Beethoven Concertos 1 and 3 | Clive Brown
“…a new and exciting development in period-instrument performance of Beethoven’s music.”
by Clive Brown | May 2018
Clive Brown reviews AHE’s Beethoven Piano Concertos 1 and 3
“Neal Peres Da Costa’s recording of Beethoven’s First and Third Piano Concertos with the Australian Haydn Ensemble marks a new and exciting development in period-instrument performance of Beethoven’s music. It offers a highly persuasive combination of impressive musicianship and convincing historical research. During the past few decades, research has increasingly revealed a manifest discrepancy between early nineteenth-century practice and conventional modern responses (both on period and modern instruments) to Beethoven’s notation. This recording is remarkable not only for the pianist’s wonderfully free and fluent playing, but also for the excellent performance of the ensemble.

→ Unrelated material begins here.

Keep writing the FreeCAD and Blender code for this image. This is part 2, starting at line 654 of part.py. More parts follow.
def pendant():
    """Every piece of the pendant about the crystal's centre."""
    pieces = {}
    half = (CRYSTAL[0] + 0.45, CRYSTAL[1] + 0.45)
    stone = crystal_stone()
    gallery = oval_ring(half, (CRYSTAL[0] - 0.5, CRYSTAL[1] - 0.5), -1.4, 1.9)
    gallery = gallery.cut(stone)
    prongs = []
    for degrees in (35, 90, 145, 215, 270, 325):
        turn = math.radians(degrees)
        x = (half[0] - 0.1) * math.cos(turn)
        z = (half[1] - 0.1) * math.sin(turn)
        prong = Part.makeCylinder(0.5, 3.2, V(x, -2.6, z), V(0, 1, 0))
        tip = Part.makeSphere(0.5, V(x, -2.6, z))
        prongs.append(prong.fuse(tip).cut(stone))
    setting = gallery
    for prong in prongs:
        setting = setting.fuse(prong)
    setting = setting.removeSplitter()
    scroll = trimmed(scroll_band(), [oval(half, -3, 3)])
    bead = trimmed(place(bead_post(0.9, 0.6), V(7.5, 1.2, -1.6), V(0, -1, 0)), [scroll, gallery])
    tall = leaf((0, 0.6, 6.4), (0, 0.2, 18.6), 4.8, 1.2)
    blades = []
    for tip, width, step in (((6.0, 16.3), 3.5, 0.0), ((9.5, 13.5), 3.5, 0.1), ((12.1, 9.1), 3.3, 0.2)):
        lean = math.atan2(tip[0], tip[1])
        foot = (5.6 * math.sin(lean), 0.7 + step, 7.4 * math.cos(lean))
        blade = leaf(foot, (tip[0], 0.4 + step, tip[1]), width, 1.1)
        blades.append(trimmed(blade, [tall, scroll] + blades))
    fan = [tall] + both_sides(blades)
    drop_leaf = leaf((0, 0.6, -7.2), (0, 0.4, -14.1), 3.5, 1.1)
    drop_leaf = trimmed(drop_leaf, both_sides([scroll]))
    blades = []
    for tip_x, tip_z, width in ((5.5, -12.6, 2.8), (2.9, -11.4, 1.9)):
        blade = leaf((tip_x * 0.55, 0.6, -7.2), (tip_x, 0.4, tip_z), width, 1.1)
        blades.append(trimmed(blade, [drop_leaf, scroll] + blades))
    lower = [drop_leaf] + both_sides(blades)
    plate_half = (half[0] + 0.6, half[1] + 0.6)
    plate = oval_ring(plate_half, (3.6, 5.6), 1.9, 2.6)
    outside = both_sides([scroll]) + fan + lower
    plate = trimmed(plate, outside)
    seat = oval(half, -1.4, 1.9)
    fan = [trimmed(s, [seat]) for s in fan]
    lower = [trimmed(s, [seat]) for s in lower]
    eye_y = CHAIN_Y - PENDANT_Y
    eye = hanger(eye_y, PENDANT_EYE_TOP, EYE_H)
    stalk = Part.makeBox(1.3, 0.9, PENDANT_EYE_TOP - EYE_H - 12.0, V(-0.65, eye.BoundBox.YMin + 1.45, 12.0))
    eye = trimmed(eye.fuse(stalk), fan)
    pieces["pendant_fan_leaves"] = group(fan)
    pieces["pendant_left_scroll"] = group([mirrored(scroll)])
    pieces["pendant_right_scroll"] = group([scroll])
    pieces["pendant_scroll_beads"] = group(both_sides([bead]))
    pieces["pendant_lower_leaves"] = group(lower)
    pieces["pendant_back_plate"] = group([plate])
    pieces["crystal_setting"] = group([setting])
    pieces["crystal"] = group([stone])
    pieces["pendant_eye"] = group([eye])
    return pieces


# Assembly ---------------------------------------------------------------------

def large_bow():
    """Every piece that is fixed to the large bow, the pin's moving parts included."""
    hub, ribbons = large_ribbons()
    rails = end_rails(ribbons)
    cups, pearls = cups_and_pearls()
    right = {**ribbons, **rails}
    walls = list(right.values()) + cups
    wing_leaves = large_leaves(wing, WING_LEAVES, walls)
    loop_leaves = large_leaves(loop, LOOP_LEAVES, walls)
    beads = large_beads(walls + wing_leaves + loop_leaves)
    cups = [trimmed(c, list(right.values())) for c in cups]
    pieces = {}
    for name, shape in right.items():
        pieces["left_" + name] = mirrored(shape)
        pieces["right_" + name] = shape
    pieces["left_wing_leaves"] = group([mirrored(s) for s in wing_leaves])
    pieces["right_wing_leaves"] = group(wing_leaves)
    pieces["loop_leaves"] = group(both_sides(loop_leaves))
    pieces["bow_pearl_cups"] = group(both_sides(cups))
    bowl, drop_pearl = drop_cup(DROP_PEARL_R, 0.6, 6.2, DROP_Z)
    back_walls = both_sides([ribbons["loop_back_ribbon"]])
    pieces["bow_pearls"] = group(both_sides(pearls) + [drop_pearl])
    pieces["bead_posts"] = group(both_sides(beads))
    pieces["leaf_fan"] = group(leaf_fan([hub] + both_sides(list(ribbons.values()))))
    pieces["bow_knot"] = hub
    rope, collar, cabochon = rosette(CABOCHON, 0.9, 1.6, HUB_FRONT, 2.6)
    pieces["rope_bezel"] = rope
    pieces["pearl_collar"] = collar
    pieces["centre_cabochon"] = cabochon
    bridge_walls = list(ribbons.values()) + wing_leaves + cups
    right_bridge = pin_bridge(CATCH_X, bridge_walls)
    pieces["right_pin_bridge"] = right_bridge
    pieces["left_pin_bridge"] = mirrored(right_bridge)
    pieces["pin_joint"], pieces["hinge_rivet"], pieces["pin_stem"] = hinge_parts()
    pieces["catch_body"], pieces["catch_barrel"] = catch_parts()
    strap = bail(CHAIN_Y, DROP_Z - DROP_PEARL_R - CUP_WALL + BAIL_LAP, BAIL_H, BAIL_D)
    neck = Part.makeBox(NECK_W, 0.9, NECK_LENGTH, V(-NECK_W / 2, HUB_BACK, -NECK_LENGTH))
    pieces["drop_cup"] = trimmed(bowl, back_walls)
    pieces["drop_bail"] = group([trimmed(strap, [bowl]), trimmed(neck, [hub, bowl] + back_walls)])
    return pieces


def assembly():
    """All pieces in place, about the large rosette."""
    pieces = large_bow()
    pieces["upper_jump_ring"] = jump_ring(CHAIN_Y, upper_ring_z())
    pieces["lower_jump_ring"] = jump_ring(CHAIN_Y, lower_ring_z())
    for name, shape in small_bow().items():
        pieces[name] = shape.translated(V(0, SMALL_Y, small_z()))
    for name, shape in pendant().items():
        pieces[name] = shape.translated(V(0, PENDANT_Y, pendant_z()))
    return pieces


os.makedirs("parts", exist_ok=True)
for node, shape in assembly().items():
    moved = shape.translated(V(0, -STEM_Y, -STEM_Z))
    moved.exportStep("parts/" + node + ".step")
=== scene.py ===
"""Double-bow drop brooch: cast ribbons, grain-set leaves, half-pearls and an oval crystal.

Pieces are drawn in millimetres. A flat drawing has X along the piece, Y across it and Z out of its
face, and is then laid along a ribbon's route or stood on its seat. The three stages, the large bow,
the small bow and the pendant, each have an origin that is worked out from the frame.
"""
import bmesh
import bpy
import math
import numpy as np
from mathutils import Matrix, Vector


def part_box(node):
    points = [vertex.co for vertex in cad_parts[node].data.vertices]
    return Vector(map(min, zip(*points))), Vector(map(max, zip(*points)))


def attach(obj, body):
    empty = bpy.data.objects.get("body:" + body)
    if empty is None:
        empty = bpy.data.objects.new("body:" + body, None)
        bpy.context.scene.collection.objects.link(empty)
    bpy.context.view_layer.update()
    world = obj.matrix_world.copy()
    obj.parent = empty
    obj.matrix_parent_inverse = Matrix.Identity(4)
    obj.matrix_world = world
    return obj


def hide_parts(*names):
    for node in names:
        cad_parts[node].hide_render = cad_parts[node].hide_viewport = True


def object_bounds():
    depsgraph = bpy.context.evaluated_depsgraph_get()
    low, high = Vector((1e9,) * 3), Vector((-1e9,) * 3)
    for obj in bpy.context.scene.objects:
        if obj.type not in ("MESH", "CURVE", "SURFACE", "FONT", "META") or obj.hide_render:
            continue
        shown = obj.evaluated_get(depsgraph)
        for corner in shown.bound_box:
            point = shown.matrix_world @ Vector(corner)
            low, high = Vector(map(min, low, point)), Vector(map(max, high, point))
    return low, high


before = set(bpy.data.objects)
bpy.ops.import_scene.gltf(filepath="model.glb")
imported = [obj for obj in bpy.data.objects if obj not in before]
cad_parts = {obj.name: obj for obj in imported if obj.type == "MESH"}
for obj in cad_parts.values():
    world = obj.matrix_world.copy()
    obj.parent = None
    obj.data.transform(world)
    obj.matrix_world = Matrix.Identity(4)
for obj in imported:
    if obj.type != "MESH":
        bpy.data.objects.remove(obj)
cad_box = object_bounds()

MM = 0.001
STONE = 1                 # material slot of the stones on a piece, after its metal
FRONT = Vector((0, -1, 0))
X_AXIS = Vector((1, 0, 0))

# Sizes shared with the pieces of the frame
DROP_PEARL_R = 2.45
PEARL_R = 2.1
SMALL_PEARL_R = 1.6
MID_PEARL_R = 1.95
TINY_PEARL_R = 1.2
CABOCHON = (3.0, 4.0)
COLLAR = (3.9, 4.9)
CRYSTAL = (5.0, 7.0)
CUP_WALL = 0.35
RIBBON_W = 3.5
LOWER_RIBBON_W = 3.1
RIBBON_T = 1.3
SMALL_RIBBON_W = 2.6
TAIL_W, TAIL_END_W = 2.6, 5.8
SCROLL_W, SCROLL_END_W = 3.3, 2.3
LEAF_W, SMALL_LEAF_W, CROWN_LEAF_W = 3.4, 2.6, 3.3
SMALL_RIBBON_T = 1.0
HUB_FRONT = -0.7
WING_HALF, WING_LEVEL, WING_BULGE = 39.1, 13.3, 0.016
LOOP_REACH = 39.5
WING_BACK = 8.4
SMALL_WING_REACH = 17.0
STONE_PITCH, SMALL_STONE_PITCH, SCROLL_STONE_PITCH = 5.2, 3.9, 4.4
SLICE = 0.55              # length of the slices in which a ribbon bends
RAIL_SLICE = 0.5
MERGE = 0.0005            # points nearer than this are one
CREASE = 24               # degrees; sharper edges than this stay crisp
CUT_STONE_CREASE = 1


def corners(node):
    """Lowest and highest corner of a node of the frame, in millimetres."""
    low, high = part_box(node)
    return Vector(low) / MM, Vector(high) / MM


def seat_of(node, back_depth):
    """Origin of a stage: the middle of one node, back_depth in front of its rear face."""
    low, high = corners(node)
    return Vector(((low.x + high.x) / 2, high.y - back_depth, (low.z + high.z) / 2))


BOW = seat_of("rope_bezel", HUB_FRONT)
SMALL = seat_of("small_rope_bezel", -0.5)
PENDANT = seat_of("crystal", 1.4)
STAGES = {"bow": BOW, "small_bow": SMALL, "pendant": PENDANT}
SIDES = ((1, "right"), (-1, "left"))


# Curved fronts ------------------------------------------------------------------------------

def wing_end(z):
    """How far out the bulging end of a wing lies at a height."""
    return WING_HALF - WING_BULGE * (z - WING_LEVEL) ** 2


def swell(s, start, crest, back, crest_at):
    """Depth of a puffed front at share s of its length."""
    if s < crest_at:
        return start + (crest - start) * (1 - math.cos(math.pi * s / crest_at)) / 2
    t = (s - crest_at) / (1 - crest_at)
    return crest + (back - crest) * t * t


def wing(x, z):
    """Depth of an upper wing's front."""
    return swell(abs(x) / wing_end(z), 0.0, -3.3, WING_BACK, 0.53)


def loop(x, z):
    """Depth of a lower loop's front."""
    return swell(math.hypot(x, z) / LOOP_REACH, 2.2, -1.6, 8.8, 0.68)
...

Neal Peres Da Costa vividly brings to life well-documented performing practices, including tempo flexibility, classic tempo rubato, extemporary arpeggiation, and independence of the right and left hands, that have scarcely been attempted by other pianists, while the ensemble very convincingly engages with modern research into classical bow-strokes and articulation. These characteristics set their performances apart from all other recordings of early nineteenth-century repertoire known to me. Their divergences from conventional modern practice are so natural and spontaneous, however, that the listener is less conscious of stylistic difference than of musical conviction and eloquence.” Clive Brown.